Keeping file-system caches coherent is also extremely difficult. These issues are complex, but they are further complicated if the design intends to retain the convenience and simplicity of NAS systems (i.e., no change to client software, standard file-system semantics, etc.).
As parallelism and caching technologies are fine-tuned for file-system applications, storage administrators will soon be able to keep file systems coherent across the WAN in real-time without the need for client-side software. This will result in global file systems.
NAS has become an invaluable resource for storage administrators. At the workgroup level, NAS appliances with NFS/CIFS support will continue to be popular. As demand on an enterprise's file storage infrastructure increases, administrators can make use of parallel systems technology to ease the growing pains of storage, while still using familiar NFS/CIFS protocols. And parallel file systems will enable next-generation NAS architectures to maintain convenience and ease of use.

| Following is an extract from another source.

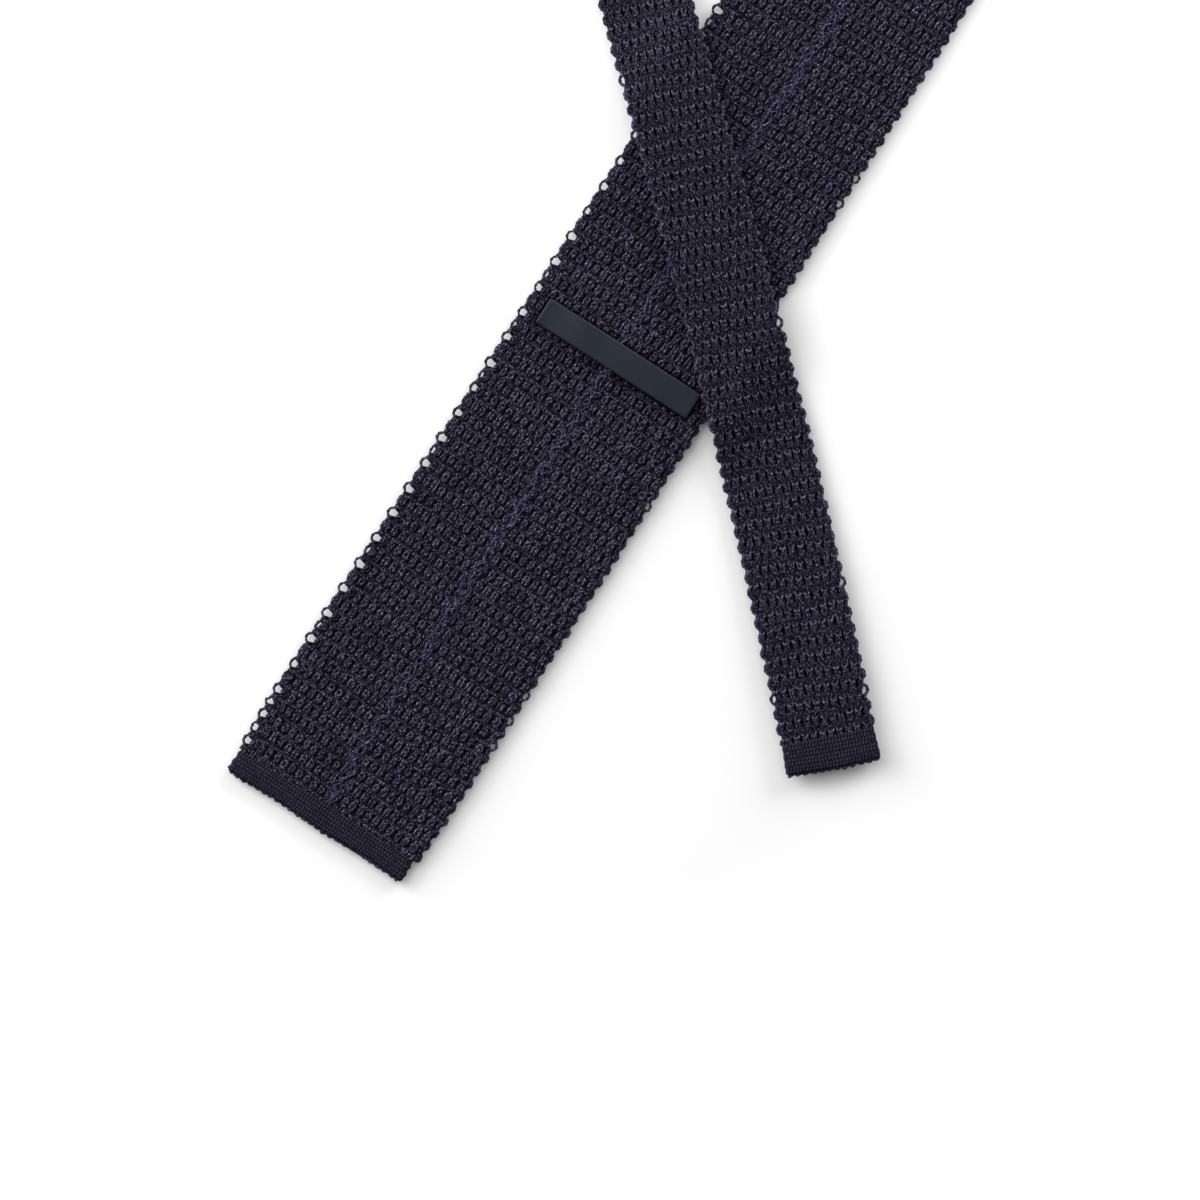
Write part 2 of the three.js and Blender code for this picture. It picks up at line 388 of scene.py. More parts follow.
def linear(colour):
    """A colour given as it looks on screen, from 0 to 255 a channel, as the shader's linear values."""
    return tuple(light_of(level) for level in colour) + (1.0,)


def yarn_sockets(tree):
    """The group's inputs and outputs: the yarn's three colours and its lay in, its colour and surface out."""
    colour_kind, number_kind = "NodeSocketColor", "NodeSocketFloat"
    for names, in_out, kind in ((("PaintedShade", "Yarn", "Glint"), "INPUT", colour_kind),
                                (("Strands", "Twist", "Fuzz"), "INPUT", number_kind),
                                (("Colour",), "OUTPUT", colour_kind),
                                (("Height", "Roughness"), "OUTPUT", number_kind)):
        for name in names:
            tree.interface.new_socket(name, in_out=in_out, socket_type=kind)
    return tree.nodes.new("NodeGroupInput").outputs, tree.nodes.new("NodeGroupOutput").inputs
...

In the future, ongoing advances in file-system technology will enable global file systems that can streamline workflow and increase enterprise connectivity. The next generation of NAS will take advantage of these advances and increase the value of networked storage to any organization.
Josh Coates is chief technology officer at Scale Eight (www.s8.com) in San Francisco.
'Stateful' versus 'stateless' systems
A stateful system is one that maintains "session data" (also known as state) that is required to be maintained in order for the system to continue functioning properly. An interruption in the session usually results in a fatal error (i.e., the session needs to start over from scratch).
A stateless system is one that does not maintain any "session data," and so it can be disrupted or reset and still continue to function properly.
CIFS is stateful because when a client connects with a CIFS server, it records various authentication information about the client. This creates a "virtual circuit" between the client and server. If this circuit is interrupted, then it needs to be completely rebuilt, which renders the old state invalid, and replaces it with the new session state. In the context of a parallel CIFS server, this can be a problem, because any client session should be able to be ser viced by any server. The problem is that the servers don't share this authentication information (state) with each other. If a client attempts to communicate with a server that doesn't have its state, then the server will reject the session, or it will actually create an entirely new session, which will confuse the client that is now stuck with multiple concurrent sessions.
NFS is stateless, which means that there is no special session information that the client and server maintain about each other. For example, instead of maintaining a "virtual circuit" between the client and server (like CIFS), a series of signals are sent. Each signal is completely independent of the last one. If a client sends signals to one server and then switches to another server, the system will continue to function.